A fundamental assumption of evidence-based practice is that interventions will produce benefit only if there are high treatment integrity levels. High levels cannot be assumed in the usual course of practice in education. It must be planned for and routinely monitored. Often, there is not the time and resources to do that in schools, so effective interventions fail to produce the expected benefits for students. The standard “train and hope” is not sufficient to assure adequate levels of treatment integrity. The question becomes what is sufficient? George Noell, Kristin Gansle, and Veronic Gulley (2021) recently addressed this question. Teachers were assigned to either a weekly follow-up consultation meeting or an Integrated Support condition that included social influence, planning, and performance feedback. After an initial four-week consultation period in which problems were identified, intervention plans were developed, and staff were trained to implement, teachers in each group were followed for four additional weeks to determine their level of treatment integrity and effects on student behavior (either behavior or academic). Implementation scores for the participants in the Weekly follow-up meeting were relatively low the first week and declined across the rest of the four weeks.

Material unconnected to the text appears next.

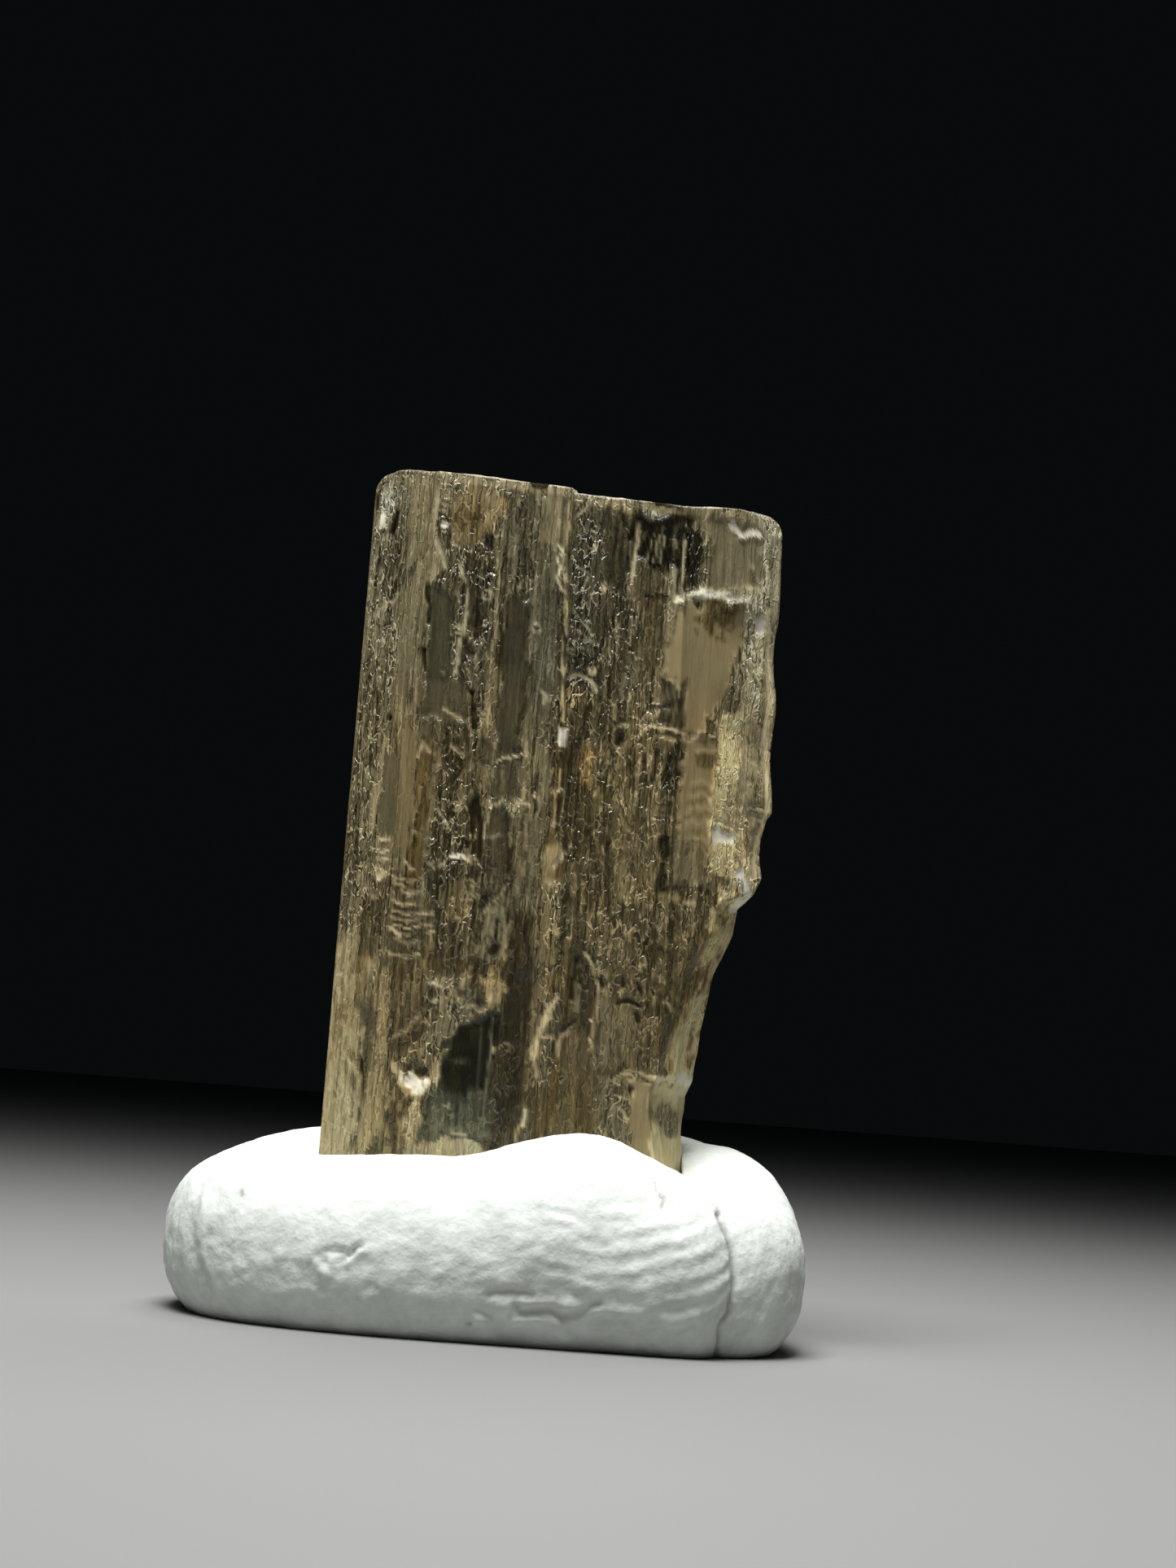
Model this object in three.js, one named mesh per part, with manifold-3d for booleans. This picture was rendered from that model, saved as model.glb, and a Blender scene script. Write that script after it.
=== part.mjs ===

Participants in the Integrated Support group had high levels of treatment integrity the first week and scores decreased very little across the rest of the study. Students in the Integrated Support group had much greater improvements in behavior than students in the Weekly Follow-up condition.
The authors reported that three school climate variables were related to plan implementation and child outcomes in the Integrated Support condition. For treatment plan implementation, the variables were (1) student relations (2) resources (3) time. For child outcomes, the only school climate factor was time. There were no school climate variables that influenced the Weekly Follow-up condition outcomes at either the level of treatment plan implementation or child outcomes.

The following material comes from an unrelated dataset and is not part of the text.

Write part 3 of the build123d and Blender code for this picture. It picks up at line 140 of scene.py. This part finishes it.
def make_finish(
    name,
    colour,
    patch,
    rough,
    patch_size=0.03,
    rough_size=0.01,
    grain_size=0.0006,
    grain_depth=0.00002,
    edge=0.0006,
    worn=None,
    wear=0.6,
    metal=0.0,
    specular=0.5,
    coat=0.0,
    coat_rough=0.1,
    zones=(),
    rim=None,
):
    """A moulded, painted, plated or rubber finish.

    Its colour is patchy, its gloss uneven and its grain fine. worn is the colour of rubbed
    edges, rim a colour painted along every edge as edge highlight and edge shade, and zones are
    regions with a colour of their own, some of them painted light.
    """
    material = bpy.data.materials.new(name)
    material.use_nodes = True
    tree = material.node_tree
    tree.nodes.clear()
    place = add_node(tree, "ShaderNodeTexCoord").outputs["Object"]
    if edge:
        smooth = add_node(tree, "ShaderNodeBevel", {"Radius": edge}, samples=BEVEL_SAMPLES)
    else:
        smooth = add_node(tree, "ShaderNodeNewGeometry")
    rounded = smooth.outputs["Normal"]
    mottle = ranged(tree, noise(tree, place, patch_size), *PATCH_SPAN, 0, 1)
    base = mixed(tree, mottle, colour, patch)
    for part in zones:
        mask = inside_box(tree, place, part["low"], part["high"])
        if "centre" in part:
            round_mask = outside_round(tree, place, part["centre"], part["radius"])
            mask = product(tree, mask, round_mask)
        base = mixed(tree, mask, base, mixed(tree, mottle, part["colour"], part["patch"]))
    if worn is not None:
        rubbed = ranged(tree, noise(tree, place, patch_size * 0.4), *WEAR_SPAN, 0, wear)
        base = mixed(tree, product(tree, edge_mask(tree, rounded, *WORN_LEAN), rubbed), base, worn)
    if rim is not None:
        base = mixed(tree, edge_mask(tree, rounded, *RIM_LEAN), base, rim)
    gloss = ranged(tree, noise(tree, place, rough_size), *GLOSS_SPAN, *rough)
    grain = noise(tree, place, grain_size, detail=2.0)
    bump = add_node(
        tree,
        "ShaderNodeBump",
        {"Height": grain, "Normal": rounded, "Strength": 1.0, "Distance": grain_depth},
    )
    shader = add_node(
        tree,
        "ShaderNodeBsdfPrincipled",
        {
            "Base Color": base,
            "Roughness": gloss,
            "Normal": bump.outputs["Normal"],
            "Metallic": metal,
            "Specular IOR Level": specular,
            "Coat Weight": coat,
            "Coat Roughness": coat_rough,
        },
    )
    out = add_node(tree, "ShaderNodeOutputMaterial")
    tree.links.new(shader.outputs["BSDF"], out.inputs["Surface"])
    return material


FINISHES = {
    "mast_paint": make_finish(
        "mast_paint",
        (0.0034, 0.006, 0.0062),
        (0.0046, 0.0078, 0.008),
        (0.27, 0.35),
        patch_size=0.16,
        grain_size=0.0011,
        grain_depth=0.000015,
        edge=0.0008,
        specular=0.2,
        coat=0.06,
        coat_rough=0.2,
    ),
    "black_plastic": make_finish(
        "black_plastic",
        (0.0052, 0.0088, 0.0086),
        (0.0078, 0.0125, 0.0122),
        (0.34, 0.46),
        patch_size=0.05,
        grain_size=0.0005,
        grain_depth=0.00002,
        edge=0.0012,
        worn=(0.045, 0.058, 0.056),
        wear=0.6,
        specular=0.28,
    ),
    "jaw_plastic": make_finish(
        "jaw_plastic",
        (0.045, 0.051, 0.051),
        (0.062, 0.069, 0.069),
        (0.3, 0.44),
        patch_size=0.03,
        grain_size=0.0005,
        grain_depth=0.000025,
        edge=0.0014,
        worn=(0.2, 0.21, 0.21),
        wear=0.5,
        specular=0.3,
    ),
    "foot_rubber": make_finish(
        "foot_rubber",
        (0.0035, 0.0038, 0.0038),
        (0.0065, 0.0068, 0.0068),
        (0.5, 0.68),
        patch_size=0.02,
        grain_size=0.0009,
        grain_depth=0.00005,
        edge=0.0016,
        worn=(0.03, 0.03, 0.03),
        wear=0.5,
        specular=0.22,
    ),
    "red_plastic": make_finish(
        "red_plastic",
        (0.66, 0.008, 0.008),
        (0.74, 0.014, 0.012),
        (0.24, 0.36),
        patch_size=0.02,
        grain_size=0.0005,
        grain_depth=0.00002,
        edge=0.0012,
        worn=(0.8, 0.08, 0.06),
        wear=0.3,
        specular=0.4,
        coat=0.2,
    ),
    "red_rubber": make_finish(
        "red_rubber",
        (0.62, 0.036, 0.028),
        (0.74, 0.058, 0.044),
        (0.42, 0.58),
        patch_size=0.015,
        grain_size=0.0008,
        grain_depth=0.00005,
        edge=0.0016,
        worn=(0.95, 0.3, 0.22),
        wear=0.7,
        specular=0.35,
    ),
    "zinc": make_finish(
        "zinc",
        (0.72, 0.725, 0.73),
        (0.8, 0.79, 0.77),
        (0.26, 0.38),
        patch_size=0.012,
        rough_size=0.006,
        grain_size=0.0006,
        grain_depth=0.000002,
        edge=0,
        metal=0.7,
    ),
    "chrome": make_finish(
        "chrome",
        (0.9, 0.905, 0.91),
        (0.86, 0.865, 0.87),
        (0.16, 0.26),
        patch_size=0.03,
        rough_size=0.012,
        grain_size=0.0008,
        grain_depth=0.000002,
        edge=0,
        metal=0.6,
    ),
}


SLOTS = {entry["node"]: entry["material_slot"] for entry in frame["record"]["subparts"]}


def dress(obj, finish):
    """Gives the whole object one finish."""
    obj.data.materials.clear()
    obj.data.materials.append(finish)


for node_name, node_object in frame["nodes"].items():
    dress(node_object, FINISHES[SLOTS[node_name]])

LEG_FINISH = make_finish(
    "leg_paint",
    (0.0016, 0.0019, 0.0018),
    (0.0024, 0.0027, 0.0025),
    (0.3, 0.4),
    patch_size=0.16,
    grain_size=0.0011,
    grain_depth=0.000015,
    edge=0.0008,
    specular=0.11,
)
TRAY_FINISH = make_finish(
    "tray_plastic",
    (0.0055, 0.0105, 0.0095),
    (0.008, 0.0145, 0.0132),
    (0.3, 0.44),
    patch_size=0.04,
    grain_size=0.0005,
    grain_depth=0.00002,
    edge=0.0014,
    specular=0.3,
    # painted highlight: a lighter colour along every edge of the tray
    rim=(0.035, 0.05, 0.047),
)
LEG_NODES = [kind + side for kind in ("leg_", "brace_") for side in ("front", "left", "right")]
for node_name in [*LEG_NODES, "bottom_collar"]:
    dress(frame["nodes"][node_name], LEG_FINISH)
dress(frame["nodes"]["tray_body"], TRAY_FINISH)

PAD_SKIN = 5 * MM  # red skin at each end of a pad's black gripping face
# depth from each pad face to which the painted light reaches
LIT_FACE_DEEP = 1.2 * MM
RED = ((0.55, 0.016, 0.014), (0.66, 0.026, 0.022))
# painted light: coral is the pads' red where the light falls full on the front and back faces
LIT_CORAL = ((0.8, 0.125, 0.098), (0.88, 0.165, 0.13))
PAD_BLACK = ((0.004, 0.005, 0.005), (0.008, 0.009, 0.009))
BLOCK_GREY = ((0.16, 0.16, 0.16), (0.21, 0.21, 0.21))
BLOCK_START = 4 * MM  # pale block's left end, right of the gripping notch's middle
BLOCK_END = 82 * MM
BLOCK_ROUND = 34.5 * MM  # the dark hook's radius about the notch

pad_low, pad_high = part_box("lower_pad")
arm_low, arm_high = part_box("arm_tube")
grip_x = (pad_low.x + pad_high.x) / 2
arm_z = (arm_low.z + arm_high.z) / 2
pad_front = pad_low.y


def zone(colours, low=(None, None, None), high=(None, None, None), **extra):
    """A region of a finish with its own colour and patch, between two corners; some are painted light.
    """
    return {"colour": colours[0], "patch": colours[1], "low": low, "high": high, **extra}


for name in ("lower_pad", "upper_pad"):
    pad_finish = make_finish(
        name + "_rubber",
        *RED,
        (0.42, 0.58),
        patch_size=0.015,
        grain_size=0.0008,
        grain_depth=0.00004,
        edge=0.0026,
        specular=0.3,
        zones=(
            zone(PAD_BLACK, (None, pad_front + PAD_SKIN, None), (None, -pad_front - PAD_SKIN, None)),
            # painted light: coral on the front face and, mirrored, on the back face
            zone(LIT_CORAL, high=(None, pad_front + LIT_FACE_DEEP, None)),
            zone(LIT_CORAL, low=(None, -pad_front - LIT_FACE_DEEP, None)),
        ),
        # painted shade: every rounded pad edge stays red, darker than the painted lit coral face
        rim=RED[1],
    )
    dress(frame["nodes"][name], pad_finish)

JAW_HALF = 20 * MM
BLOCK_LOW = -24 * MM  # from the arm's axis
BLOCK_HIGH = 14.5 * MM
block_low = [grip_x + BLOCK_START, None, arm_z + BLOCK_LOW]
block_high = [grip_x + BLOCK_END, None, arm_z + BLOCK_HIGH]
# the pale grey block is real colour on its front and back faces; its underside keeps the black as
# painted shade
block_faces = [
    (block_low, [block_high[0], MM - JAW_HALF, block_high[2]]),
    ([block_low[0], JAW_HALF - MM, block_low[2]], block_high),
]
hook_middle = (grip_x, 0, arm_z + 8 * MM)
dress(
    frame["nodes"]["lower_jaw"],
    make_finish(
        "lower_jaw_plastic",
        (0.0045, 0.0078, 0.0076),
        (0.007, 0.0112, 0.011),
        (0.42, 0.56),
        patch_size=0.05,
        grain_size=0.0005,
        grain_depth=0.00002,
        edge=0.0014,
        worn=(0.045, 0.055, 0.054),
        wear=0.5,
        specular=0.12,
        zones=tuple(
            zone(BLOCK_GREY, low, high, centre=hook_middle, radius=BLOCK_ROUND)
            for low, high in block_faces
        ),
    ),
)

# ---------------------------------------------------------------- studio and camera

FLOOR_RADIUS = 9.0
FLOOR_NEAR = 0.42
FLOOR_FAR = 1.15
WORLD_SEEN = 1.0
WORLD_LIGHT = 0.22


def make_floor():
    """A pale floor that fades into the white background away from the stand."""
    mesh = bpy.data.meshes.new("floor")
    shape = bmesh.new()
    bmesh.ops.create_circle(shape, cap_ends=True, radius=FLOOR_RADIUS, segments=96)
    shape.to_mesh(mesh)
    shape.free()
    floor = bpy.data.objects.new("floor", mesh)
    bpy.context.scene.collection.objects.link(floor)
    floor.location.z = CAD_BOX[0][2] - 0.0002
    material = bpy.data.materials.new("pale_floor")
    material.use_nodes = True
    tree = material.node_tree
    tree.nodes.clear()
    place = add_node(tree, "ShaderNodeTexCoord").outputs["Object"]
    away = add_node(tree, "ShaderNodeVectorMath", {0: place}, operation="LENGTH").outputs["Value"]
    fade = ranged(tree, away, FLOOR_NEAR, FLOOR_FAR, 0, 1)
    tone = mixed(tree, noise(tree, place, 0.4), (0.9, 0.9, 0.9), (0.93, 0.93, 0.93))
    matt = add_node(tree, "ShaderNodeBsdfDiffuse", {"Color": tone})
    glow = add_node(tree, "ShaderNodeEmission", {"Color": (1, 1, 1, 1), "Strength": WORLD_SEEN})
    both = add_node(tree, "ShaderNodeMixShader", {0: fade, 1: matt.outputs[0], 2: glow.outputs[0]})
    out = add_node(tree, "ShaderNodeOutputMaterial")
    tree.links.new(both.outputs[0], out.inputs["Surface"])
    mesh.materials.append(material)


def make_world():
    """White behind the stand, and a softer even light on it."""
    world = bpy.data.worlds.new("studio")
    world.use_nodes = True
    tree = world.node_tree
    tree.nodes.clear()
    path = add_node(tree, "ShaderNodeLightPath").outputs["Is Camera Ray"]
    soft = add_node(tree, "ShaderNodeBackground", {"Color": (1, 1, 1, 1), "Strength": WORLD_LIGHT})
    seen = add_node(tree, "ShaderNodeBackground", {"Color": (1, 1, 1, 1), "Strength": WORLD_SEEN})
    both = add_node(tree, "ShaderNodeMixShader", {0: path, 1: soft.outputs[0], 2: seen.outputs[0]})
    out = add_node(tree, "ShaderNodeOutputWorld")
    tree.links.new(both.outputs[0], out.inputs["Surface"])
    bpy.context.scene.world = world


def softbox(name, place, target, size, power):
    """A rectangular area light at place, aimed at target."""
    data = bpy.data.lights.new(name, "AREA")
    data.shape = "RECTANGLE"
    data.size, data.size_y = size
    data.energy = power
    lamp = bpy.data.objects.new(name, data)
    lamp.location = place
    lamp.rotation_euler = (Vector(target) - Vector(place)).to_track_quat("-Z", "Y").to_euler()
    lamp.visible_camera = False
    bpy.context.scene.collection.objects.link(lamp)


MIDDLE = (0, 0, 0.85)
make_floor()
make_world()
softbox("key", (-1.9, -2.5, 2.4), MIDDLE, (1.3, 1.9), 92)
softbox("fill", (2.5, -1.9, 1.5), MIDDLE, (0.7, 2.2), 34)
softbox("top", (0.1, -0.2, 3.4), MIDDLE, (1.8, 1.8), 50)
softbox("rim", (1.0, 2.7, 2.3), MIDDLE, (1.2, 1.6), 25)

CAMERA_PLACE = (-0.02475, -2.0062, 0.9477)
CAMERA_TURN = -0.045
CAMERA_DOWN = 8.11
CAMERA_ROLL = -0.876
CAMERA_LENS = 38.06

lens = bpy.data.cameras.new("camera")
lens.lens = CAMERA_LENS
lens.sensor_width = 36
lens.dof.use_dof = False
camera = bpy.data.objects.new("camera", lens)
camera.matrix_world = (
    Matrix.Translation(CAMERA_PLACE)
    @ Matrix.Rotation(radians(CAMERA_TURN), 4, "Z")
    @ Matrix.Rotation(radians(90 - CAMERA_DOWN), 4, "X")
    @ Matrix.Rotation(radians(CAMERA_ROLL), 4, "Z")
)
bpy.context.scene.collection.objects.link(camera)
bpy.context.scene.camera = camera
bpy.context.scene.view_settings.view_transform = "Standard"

These data highlight the importance of continuous monitoring of implementation and supporting educators as they implement intervention plans. Failure to do so results in very limited outcomes for students, does not use implementers time most effectively, and yields a very poor return on investment. Separating monitoring of implementation from intervention will almost always result in poor outcomes for students.
The challenge for schools is to reconfigure services so that monitoring treatment integrity is considered a part of services as it generates best outcomes for students.
Noell, G., Gansle, K., & Gulley, V. (2021). The Impact of Integrated Support and Context on Treatment Implementation and Child Outcomes Following Behavioral Consultation. Behavior Modification, 01454455211054020.